From the listing below, copy only the lines from the line that contains "rest = [o.name" to the line that contains "record = json.load(file)", counting those two lines as part of the copy.

---+---

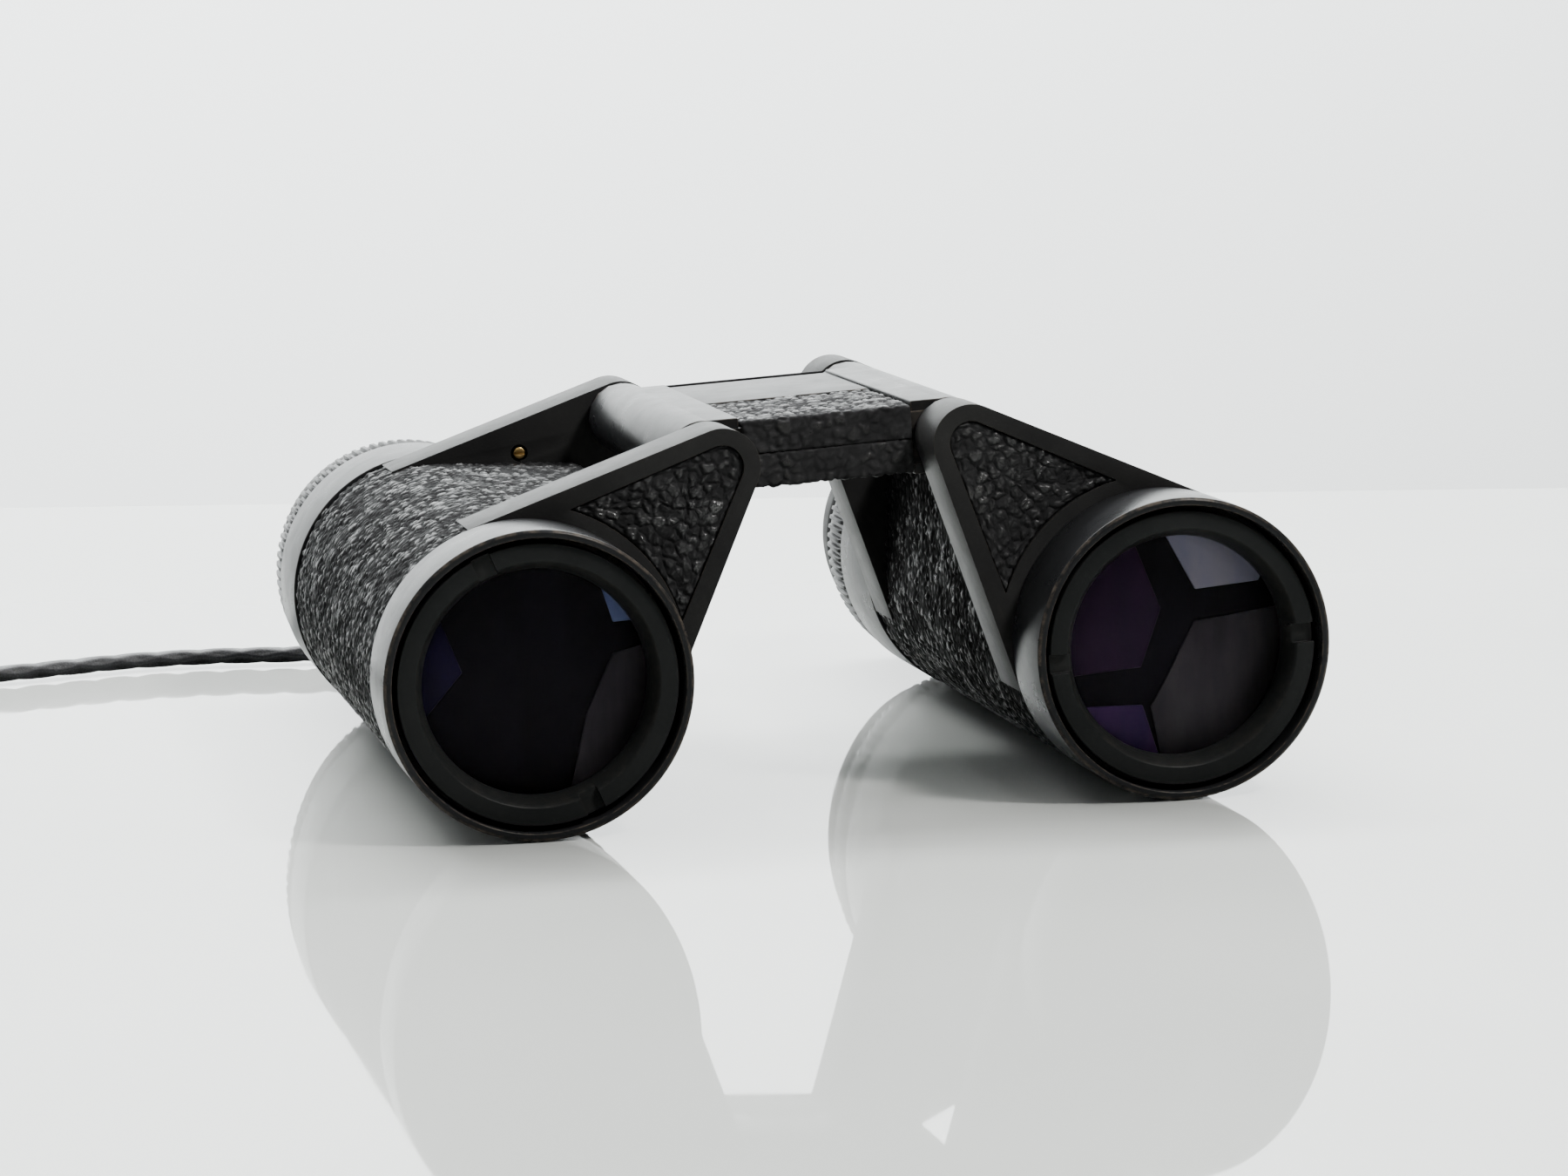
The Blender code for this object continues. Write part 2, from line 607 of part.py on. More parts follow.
finish("strap_lug", eye_plate(), tuple(LUG_EYE), "steel")

centre = LUG_EYE + E_Y * LOOP_R
loop = bmesh.new()
rows = []
for i in range(20):
    a = 2 * math.pi * i / 20
    out = E_Y * -math.cos(a) + E_T * math.sin(a)
    rows.append(
        [
            loop.verts.new(centre + out * (LOOP_R + LOOP_T * math.cos(2 * math.pi * k / 8)) + E_R * (LOOP_T * math.sin(2 * math.pi * k / 8)))
            for k in range(8)
        ]
    )
for i in range(20):
    one, two = rows[i], rows[(i + 1) % 20]
    for k in range(8):
        m = (k + 1) % 8
        loop.faces.new((one[k], one[m], two[m], two[k]))
finish("strap_loop", loop, tuple(centre), "cord_black", 60.0)

ferrule = turned(
    [
        (FERRULE[0], 0), (FERRULE[0], 1.25), (FERRULE[0] + 0.3, 1.5),
        (FERRULE[0] + FERRULE[1] - 0.3, 1.5), (FERRULE[0] + FERRULE[1], 1.25), (FERRULE[0] + FERRULE[1], 0),
    ],
    LUG_EYE.x, LUG_EYE.z, 16,
)
finish("strap_ferrule", ferrule, (LUG_EYE.x, FERRULE[0], LUG_EYE.z), "steel")

# The cord leaves the ferrule rearwards, drops to the base and runs out to the
# left, where the rest of it lies in a round coil.
CORD_Z = CORD_R + 0.05
COIL = (-95.4, 99.3)
COIL_R = (9.3, 14.4)
COIL_H = 4.7
ROUTE = [
    Vector((LUG_EYE.x, FERRULE[0] + FERRULE[1] + GAP, LUG_EYE.z)),
    Vector((LUG_EYE.x + 0.05, 92.0, LUG_EYE.z - 0.5)),
    Vector((-16.2, 98.5, 18.4)),
    Vector((-17.9, 104.8, 10.8)),
    Vector((-23.6, 110.8, 3.8)),
    Vector((-32.0, 114.4, CORD_Z + 0.3)),
    Vector((-41.5, 116.2, CORD_Z)),
    Vector((-51.0, 118.0, CORD_Z)),
    Vector((-61.0, 117.8, CORD_Z)),
    Vector((-69.0, 115.6, CORD_Z)),
    Vector((-77.0, 113.4, CORD_Z)),
    Vector((COIL[0] + 9.2, COIL[1] + 12.95, CORD_Z)),
]


def smooth_route(route, step):
    """Points evenly spaced along a centripetal Catmull-Rom curve."""
    pts = [route[0] * 2 - route[1]] + route + [route[-1] * 2 - route[-2]]
    fine = []
    for p0, p1, p2, p3 in zip(pts, pts[1:], pts[2:], pts[3:]):
        t1 = (p1 - p0).length ** 0.5
        t2 = t1 + (p2 - p1).length ** 0.5
        t3 = t2 + (p3 - p2).length ** 0.5
        for k in range(24):
            t = t1 + (t2 - t1) * k / 24
            a1 = p0 * ((t1 - t) / t1) + p1 * (t / t1)
            a2 = p1 * ((t2 - t) / (t2 - t1)) + p2 * ((t - t1) / (t2 - t1))
            a3 = p2 * ((t3 - t) / (t3 - t2)) + p3 * ((t - t2) / (t3 - t2))
            b1 = a1 * ((t2 - t) / t2) + a2 * (t / t2)
            b2 = a2 * ((t3 - t) / (t3 - t1)) + a3 * ((t - t1) / (t3 - t1))
            fine.append(b1 * ((t2 - t) / (t2 - t1)) + b2 * ((t - t1) / (t2 - t1)))
    fine.append(route[-1])
    total = sum((b - a).length for a, b in zip(fine, fine[1:]))
    count = max(2, round(total / step))
    out, run, target = [fine[0]], 0.0, total / count
    for a, b in zip(fine, fine[1:]):
        length = (b - a).length
        while run + length >= target and len(out) < count:
            out.append(a.lerp(b, (target - run) / length))
            target += total / count
        run += length
    out.append(fine[-1])
    return out


path = smooth_route(ROUTE, 3.0)
curve = bpy.data.curves.new("strap_cord", "CURVE")
curve.dimensions = "3D"
curve.bevel_depth = CORD_R * MM
curve.bevel_resolution = 2
curve.use_fill_caps = True
spline = curve.splines.new("POLY")
spline.points.add(len(path) - 1)
start = path[0]
for point, p in zip(spline.points, path):
    q = (p - start) * MM
    point.co = (q.x, q.y, q.z, 1.0)
curve.materials.append(material("cord_black", *LOOKS["cord_black"]))
cord = bpy.data.objects.new("strap_cord", curve)
bpy.context.scene.collection.objects.link(cord)
cord.location = (start.x * MM, (start.y + Y_SHIFT) * MM, start.z * MM)

coil = bmesh.new()
rows = []
profile = [(COIL_R[0], 0.5), (COIL_R[0] + 0.5, 0.0), (COIL_R[1] - 0.6, 0.0), (COIL_R[1], 0.6), (COIL_R[1], COIL_H - 0.8), (COIL_R[1] - 0.9, COIL_H), (COIL_R[0] + 0.9, COIL_H), (COIL_R[0], COIL_H - 0.8)]
for i in range(28):
    a = 2 * math.pi * (i + 0.5) / 28
    rows.append([coil.verts.new((COIL[0] + r * math.cos(a), COIL[1] + r * math.sin(a), z + 0.02)) for r, z in profile])
for i in range(28):
    one, two = rows[i], rows[(i + 1) % 28]
    for k in range(len(profile)):
        m = (k + 1) % len(profile)
        coil.faces.new((one[k], one[m], two[m], two[k]))
finish("strap_coil", coil, (COIL[0], COIL[1], 0.0), "cord_black", 40.0)

# ---------------------------------------------------------------- parenting
# Every moving piece hangs from an empty on its joint's axis.
def empty(name, x, y, z, parent=None):
    obj = bpy.data.objects.new(name, None)
    bpy.context.scene.collection.objects.link(obj)
    obj.empty_display_size = 0.01
    obj.location = (x * MM, (y + Y_SHIFT) * MM, z * MM)
    if parent:
        bpy.context.view_layer.update()
        obj.parent = parent
        obj.matrix_parent_inverse = parent.matrix_world.inverted()
    return obj


def attach(parent, names):
    bpy.context.view_layer.update()
    for label in names:
        obj = bpy.data.objects[label]
        obj.parent = parent
        obj.matrix_parent_inverse = parent.matrix_world.inverted()


bridge_root = empty("frame_bridge", ROOT[0], 40.0, ROOT[2])
attach(bridge_root, [o.name for o in bpy.data.objects if o.name.startswith("bridge_") and o.type == "MESH"])
for side in (LEFT, RIGHT):
    n = side.name
    hx, hz = side.hinge
    fold = empty("frame_%s_fold" % n, hx, 40.0, hz, bridge_root)
    focus = empty("frame_%s_focus" % n, side.cx, RING_Y[0], AXIS_Z, fold)
    ocular = empty("frame_%s_ocular" % n, side.cx, 88.0, AXIS_Z, fold)
    cup = empty("frame_%s_cup" % n, side.cx, CUP_Y[0], AXIS_Z, ocular)
    attach(focus, [n + "_focus_ring"])
    attach(ocular, [n + "_ocular_tube", n + "_field_lens", n + "_eye_lens"])
    attach(cup, [n + "_eyecup"])
    moved = ("_focus_ring", "_ocular_tube", "_field_lens", "_eye_lens", "_eyecup")
    rest = [o.name for o in bpy.data.objects if o.name.startswith(n + "_") and not o.name.endswith(moved)]
    if side is LEFT:
        rest += ["strap_lug", "strap_loop", "strap_ferrule", "strap_cord", "strap_coil"]
    attach(fold, rest)
bpy.context.view_layer.update()
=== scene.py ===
"""Looks of the folding pocket binoculars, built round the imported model.

Millimetre helpers below use the part's own lengths: y = 0 is the plane of the
two objective rims, and P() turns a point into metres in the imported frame.
"""
import json
import math

import bmesh
import bpy
import numpy as np
from mathutils import Matrix, Vector

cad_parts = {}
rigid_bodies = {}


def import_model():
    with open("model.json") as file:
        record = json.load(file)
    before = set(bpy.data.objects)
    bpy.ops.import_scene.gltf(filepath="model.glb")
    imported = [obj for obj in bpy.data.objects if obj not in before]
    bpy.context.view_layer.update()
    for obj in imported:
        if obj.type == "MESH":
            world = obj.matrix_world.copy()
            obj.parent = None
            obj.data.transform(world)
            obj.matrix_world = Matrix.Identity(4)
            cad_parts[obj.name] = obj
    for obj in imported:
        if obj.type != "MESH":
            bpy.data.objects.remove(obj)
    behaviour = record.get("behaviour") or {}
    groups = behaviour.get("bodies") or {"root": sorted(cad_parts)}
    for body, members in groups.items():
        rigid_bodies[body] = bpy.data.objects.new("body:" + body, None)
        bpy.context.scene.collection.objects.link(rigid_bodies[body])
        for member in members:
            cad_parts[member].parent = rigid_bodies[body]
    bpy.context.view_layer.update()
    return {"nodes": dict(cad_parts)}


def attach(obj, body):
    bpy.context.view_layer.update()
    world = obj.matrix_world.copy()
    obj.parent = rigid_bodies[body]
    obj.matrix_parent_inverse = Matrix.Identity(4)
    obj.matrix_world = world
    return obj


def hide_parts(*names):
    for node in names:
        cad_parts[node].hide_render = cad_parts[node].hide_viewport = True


for _old in list(bpy.data.objects):
    bpy.data.objects.remove(_old, do_unlink=True)

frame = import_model()

# ---------------------------------------------------------------- dimensions
MM = 0.001
RIM_R, AXIS_Z, SPACING, ARM = 15.0, 15.0, 64.2, 27.7
LEFT_ARM_DEG, RIGHT_ARM_DEG = 43.2, 47.0
LENGTH, Y_SHIFT = 98.6, -49.3
TUBE_R, LEATHER_R, HULL_R, ARM_R = 14.05, 14.95, 14.95, 3.82
KNUCKLE_R, PIN_R = 3.75, 1.9
FRONT_ARM, REAR_ARM = (9.4, 16.6), (60.2, 67.4)
RING_Y, CUP_Y, KNUCKLE_Y, BLOCK_Y = (81.1, 91.2), (92.6, 98.6), (17.9, 58.9), (17.7, 53.9)
BLOCK_HALF, BLOCK_T, COVER_T = 8.7, 2.7, 3.5
TOP_LEATHER_END, TOP_PLATE_END = 34.0, 52.5
INSET, INLAY_CUT_R = 1.95, 16.3
CORD_R = 1.1
RIDGE_ROUND, SHOULDER = 1.1, 3.70
PERIMETER = 1.5 * math.pi * LEATHER_R + 2 * (LEATHER_R - RIDGE_ROUND) + math.pi / 2 * RIDGE_ROUND


def P(x, y, z):
    return (x * MM, (y + Y_SHIFT) * MM, z * MM)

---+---

▶ [Task result]
    rest = [o.name for o in bpy.data.objects if o.name.startswith(n + "_") and not o.name.endswith(moved)]
    if side is LEFT:
        rest += ["strap_lug", "strap_loop", "strap_ferrule", "strap_cord", "strap_coil"]
    attach(fold, rest)
bpy.context.view_layer.update()
=== scene.py ===
"""Looks of the folding pocket binoculars, built round the imported model.

Millimetre helpers below use the part's own lengths: y = 0 is the plane of the
two objective rims, and P() turns a point into metres in the imported frame.
"""
import json
import math

import bmesh
import bpy
import numpy as np
from mathutils import Matrix, Vector

cad_parts = {}
rigid_bodies = {}


def import_model():
    with open("model.json") as file:
        record = json.load(file)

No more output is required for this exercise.